**REQUIREMENTS:** From the entries below, copy exactly the lines from the one that contains "What FreeCAD Python" through the one that contains "T-bar display stand.", both included, and only those.

======== EXTRACTED MATERIAL

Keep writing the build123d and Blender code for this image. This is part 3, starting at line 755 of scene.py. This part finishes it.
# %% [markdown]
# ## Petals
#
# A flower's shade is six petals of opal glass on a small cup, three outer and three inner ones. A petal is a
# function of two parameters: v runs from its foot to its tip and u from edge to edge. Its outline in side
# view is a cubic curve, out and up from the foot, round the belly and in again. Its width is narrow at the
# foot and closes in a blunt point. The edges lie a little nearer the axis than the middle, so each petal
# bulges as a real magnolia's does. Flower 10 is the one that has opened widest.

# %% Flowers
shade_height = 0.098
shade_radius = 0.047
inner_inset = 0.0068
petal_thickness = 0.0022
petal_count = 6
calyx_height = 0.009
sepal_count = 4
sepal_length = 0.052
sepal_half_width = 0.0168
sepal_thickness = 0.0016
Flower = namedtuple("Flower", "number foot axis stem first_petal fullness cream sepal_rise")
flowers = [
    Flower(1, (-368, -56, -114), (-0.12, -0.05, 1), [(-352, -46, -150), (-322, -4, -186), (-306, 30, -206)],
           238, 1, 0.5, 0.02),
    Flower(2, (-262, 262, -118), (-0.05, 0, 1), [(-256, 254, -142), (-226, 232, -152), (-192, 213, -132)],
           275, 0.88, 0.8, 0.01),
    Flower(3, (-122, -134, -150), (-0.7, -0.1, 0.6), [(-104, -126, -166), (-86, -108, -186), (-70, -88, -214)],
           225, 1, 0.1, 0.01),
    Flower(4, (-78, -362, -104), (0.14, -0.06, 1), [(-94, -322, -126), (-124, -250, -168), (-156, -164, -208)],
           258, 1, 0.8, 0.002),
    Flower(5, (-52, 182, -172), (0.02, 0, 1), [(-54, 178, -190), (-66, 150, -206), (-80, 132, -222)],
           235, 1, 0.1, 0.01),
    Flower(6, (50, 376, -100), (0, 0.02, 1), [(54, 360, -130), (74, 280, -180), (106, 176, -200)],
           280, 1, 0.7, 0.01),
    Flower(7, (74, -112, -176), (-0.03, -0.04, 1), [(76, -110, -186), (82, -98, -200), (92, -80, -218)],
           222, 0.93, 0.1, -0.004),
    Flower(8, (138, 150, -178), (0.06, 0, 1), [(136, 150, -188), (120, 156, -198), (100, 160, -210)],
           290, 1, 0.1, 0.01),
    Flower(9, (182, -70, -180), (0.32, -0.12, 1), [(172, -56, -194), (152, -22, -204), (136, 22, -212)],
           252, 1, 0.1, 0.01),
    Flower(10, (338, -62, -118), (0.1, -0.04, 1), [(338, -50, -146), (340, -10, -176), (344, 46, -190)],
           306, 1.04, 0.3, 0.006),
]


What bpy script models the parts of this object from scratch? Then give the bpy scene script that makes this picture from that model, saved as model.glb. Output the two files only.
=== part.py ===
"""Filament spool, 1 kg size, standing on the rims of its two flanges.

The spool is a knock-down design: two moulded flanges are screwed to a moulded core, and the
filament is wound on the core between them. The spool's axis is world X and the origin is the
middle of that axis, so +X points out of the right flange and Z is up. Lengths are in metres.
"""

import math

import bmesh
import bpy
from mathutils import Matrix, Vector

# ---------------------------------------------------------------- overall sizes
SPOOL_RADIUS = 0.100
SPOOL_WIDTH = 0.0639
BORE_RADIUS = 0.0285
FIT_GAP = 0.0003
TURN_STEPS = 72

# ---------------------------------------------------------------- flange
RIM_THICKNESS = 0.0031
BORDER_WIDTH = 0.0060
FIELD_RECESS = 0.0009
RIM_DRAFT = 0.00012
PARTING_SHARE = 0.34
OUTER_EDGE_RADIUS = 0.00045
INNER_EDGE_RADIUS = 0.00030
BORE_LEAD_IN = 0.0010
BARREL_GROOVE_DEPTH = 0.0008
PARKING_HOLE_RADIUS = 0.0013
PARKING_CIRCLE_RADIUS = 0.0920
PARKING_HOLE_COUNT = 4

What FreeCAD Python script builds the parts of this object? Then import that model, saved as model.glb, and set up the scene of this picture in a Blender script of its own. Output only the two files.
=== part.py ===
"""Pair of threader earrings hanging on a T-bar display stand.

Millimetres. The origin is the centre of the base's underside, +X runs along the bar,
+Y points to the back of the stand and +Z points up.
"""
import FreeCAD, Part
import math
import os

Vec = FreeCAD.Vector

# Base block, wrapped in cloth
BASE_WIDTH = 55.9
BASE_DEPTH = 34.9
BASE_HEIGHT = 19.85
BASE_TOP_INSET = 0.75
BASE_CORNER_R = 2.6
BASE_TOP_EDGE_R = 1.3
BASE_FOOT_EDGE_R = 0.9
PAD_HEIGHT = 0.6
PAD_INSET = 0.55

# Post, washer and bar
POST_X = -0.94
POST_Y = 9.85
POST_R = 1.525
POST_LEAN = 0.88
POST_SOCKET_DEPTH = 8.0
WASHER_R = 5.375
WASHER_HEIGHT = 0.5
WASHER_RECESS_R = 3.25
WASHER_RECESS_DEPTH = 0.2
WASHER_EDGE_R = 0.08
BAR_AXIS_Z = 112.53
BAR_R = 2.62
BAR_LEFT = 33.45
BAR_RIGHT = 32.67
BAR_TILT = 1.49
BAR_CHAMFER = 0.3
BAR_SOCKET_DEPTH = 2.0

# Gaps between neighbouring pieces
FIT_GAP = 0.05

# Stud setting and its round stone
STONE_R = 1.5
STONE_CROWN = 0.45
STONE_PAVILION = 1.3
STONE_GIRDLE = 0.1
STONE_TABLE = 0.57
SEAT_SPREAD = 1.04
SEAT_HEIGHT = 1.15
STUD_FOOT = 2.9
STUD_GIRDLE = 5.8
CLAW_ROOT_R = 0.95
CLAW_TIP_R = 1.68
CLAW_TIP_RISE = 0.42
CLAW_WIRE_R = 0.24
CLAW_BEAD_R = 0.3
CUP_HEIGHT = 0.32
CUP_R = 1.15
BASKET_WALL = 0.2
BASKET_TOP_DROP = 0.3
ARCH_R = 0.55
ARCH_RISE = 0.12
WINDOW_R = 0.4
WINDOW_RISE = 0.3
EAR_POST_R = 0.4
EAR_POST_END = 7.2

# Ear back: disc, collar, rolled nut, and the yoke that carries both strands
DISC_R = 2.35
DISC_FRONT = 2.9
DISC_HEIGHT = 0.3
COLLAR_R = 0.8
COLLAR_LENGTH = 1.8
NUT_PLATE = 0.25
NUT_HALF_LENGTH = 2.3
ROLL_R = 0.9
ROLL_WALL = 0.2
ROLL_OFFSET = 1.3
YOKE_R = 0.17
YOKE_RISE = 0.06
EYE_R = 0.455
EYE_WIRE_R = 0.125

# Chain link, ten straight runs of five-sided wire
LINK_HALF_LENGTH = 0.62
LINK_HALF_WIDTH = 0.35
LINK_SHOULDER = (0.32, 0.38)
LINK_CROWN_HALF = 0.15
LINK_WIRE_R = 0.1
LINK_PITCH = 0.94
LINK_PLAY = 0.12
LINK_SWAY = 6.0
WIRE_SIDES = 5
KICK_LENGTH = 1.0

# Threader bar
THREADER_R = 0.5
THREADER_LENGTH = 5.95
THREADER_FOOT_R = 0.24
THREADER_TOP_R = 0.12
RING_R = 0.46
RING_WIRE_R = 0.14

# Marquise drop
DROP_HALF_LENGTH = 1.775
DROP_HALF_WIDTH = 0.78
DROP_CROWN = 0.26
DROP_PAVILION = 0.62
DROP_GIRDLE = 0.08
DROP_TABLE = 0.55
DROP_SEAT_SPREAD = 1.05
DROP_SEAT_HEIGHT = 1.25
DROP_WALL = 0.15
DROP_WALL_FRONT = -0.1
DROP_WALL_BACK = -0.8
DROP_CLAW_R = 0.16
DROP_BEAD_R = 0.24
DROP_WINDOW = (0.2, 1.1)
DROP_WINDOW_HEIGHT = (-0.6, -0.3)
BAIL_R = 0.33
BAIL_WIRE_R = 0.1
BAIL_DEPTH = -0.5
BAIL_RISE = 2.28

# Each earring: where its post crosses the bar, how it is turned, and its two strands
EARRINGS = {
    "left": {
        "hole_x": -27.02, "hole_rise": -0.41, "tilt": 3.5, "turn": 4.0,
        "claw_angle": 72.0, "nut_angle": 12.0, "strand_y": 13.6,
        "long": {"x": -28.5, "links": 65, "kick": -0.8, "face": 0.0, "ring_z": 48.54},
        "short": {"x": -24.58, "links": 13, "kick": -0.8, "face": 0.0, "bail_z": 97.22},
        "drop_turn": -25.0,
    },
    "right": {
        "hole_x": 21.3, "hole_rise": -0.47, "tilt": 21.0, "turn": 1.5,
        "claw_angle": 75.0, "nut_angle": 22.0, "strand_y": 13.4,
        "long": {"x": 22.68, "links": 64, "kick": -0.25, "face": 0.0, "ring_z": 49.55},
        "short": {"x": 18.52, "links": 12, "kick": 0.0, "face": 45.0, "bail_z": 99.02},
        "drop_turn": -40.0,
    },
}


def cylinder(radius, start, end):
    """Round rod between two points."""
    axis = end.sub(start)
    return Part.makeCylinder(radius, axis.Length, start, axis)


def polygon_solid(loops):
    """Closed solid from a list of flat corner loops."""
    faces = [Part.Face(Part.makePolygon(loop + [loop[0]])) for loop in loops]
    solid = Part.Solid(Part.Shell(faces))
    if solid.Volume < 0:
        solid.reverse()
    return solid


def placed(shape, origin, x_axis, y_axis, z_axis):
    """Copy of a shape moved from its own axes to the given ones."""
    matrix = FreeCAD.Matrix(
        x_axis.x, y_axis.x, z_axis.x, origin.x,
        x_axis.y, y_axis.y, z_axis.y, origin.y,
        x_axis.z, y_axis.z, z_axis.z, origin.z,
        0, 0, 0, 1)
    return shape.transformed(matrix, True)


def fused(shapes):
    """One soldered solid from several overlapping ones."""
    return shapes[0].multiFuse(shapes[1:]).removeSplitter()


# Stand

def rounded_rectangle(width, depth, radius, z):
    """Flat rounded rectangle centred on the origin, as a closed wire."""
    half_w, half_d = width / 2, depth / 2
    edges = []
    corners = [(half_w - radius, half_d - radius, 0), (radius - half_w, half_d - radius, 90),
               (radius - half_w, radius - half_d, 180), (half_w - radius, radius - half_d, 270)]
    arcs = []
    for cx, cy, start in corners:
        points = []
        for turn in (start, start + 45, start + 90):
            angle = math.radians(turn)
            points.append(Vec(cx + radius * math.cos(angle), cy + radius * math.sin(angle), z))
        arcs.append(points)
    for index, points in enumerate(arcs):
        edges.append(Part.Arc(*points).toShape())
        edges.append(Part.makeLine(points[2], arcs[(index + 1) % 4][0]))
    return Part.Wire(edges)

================

**TASK RESPONSE:**
What FreeCAD Python script builds the parts of this object? Then import that model, saved as model.glb, and set up the scene of this picture in a Blender script of its own. Output only the two files.
=== part.py ===
"""Pair of threader earrings hanging on a T-bar display stand.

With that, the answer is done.